# GIVEN EXERCISE
In the listing below, find the line that contains "hide_parts(node)" and the line that contains "ABOVE_CLOTH = 0.08". Quote both and every line between them, exactly, and nothing more.

___ MATERIAL FOR THIS TASK ___

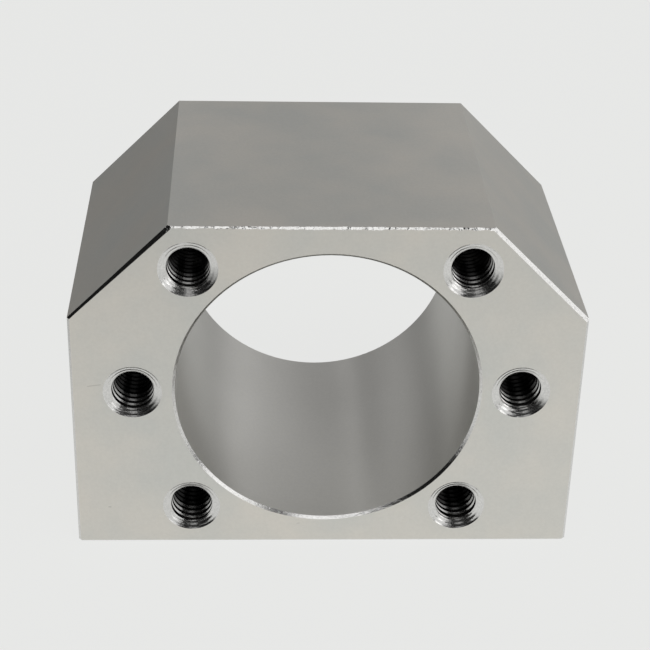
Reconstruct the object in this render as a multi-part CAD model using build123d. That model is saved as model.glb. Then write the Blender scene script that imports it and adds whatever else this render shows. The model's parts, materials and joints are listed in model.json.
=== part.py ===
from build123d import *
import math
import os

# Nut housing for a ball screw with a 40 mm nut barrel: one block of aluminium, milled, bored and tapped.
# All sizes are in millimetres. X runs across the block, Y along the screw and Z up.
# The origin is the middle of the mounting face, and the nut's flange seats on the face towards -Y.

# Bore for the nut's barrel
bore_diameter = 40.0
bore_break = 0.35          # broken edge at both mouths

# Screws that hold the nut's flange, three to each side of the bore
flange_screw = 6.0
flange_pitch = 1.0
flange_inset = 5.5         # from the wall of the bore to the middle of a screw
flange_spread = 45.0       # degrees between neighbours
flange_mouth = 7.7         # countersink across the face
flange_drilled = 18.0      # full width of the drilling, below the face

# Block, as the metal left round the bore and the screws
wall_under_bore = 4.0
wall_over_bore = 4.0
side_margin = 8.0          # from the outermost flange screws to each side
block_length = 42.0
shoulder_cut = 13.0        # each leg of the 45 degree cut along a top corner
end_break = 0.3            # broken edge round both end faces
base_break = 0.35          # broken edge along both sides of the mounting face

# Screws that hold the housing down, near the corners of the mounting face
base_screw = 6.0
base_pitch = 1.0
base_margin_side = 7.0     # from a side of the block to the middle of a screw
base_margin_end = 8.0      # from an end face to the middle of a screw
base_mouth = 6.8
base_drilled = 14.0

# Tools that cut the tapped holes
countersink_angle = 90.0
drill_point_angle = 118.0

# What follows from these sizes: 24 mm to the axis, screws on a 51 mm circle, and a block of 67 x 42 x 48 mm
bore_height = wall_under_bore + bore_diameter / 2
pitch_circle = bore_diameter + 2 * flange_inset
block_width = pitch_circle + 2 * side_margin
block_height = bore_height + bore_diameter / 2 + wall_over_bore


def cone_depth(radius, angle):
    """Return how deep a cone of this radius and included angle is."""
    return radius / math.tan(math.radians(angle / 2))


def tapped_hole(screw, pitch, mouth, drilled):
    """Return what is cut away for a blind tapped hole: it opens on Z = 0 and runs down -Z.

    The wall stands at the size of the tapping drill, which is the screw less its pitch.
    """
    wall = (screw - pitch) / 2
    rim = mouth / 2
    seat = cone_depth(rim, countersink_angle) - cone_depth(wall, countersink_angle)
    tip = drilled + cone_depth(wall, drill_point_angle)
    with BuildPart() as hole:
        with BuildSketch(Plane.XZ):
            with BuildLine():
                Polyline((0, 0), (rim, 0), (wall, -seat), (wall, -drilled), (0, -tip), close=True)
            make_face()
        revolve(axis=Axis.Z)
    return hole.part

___
___ MATERIAL FOR THIS TASK ___

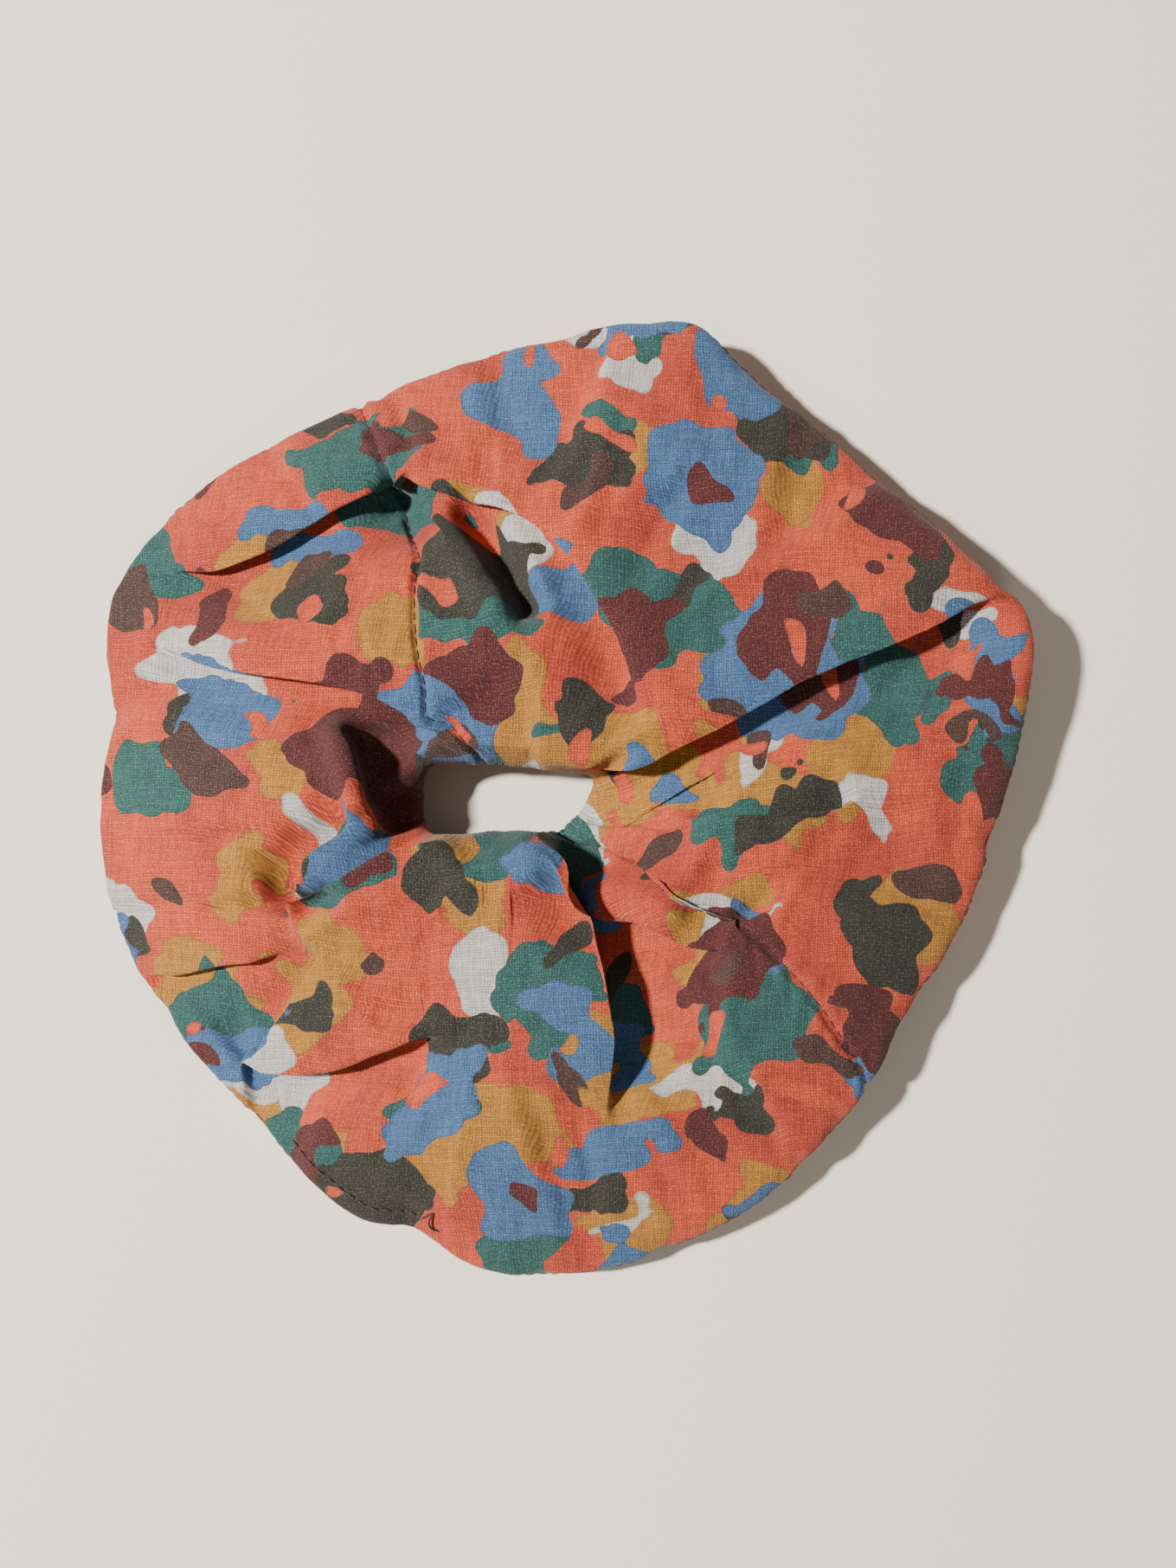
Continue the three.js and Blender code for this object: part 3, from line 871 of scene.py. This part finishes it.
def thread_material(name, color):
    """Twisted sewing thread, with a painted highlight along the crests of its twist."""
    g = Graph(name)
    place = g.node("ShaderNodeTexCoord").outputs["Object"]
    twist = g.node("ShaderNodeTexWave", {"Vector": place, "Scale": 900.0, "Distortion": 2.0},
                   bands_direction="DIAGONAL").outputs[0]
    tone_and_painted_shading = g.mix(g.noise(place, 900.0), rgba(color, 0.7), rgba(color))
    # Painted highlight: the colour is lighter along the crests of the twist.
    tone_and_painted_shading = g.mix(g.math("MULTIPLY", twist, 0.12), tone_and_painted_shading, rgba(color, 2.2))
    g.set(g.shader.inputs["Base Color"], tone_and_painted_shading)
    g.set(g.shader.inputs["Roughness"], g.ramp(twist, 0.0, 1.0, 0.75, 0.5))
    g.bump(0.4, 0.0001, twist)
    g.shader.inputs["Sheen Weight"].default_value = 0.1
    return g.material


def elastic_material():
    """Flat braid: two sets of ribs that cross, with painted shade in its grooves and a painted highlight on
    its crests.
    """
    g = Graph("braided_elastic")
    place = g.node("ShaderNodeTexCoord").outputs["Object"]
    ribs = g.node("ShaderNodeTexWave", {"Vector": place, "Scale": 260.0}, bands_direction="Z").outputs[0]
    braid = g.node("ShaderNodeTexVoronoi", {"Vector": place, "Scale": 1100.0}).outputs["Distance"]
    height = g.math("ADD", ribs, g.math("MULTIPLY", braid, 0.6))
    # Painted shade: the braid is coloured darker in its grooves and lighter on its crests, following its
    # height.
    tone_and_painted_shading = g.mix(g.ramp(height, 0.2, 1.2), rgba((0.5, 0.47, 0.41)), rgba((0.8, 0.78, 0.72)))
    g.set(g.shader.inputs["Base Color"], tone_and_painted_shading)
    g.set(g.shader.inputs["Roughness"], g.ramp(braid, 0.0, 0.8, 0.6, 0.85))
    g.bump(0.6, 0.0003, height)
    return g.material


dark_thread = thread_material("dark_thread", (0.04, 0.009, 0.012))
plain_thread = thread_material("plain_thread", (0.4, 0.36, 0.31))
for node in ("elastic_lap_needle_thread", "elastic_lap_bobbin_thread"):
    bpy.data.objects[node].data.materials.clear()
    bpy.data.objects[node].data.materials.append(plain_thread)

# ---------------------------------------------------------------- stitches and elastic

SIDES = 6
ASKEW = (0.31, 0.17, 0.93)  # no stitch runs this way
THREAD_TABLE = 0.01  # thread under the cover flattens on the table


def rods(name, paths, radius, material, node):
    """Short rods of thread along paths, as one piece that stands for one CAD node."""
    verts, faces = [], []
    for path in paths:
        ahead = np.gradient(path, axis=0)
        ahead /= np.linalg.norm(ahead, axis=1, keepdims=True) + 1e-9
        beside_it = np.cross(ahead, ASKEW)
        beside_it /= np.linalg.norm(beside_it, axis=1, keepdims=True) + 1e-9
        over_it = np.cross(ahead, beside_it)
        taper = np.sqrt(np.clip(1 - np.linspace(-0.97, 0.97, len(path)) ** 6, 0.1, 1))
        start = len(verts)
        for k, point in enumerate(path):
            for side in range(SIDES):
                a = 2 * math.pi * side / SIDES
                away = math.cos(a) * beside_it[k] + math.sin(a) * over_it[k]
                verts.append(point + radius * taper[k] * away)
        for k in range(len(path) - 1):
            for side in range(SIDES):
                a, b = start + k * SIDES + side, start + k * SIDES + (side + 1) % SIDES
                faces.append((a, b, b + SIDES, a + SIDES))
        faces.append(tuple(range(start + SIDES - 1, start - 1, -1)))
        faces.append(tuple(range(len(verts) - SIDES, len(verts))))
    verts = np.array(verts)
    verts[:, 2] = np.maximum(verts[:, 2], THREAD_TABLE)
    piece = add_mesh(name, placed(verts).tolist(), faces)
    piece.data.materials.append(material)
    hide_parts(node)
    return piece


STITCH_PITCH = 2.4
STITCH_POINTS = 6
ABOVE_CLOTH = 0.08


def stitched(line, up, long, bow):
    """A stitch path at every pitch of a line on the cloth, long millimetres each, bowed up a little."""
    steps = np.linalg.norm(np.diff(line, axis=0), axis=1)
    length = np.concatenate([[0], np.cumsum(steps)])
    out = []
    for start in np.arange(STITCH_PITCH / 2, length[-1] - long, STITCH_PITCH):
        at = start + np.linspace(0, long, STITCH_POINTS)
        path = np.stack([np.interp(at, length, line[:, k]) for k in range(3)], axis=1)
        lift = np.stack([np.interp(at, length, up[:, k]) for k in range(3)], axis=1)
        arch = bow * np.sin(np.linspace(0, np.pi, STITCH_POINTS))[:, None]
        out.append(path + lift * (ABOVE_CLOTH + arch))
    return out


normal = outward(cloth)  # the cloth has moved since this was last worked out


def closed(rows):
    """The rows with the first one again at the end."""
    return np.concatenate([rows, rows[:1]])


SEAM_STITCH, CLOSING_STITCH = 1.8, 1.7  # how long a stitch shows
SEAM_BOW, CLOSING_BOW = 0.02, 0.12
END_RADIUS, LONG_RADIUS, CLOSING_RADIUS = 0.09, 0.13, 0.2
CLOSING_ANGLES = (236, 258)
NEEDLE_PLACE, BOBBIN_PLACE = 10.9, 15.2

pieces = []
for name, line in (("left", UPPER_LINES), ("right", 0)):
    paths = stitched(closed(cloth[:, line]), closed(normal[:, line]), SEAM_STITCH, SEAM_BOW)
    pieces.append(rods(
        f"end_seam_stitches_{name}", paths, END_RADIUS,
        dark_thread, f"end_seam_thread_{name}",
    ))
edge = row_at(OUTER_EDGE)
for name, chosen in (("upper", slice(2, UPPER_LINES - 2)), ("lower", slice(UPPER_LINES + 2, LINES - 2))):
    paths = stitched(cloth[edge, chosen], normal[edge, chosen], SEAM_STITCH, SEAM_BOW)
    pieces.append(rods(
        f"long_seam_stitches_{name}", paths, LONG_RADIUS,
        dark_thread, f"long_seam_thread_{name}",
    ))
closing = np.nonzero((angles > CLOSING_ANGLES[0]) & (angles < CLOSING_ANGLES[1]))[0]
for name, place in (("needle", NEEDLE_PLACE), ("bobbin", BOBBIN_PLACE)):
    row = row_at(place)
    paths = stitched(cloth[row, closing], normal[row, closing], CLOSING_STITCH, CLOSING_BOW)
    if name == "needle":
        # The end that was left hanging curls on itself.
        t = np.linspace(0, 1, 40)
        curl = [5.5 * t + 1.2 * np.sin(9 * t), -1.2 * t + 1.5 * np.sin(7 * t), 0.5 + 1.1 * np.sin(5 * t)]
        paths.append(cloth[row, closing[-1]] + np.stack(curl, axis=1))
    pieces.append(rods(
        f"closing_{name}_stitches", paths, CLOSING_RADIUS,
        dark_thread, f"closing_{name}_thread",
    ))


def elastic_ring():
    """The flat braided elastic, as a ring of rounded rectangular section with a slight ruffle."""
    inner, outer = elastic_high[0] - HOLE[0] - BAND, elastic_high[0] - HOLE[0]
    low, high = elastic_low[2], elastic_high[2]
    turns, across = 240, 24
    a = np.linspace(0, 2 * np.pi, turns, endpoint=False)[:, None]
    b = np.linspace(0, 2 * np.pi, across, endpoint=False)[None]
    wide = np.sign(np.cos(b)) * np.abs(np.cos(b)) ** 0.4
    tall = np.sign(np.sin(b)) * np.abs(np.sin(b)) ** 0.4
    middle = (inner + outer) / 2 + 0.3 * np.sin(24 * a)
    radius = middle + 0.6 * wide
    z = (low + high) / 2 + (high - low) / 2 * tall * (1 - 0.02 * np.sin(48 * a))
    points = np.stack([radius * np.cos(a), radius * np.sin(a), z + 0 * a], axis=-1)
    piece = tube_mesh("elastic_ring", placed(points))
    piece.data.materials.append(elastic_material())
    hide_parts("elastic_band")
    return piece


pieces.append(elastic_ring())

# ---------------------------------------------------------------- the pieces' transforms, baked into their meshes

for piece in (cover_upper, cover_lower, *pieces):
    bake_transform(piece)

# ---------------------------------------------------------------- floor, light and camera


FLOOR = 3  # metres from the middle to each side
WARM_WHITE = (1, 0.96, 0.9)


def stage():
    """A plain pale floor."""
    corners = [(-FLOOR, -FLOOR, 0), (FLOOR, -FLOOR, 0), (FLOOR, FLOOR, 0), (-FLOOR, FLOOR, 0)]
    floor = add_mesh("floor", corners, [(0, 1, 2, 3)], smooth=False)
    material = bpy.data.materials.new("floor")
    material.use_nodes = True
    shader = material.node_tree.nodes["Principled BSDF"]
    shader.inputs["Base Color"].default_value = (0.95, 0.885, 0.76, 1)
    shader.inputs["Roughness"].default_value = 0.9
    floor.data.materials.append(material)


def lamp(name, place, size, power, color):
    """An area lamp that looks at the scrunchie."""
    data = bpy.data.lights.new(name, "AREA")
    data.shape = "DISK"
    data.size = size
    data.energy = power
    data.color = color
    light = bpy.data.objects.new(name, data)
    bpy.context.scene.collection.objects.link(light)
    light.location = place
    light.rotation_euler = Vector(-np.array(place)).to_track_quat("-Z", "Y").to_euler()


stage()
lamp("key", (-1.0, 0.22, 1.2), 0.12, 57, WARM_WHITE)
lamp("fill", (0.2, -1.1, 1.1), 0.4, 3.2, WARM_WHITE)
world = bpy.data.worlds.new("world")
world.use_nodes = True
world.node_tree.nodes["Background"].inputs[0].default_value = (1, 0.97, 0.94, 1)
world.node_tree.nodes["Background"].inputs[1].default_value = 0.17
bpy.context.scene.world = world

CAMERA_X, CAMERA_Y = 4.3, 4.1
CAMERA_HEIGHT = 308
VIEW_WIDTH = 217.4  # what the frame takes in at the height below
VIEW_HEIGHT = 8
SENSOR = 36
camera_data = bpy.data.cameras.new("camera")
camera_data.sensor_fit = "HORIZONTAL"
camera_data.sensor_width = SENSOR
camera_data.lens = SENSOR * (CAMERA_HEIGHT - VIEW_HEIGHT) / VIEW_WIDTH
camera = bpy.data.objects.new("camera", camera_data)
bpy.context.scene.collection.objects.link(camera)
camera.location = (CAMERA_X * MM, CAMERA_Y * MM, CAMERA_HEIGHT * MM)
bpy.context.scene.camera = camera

___

# SOLUTION TO THE PROBLEM
    hide_parts(node)
    return piece


STITCH_PITCH = 2.4
STITCH_POINTS = 6
ABOVE_CLOTH = 0.08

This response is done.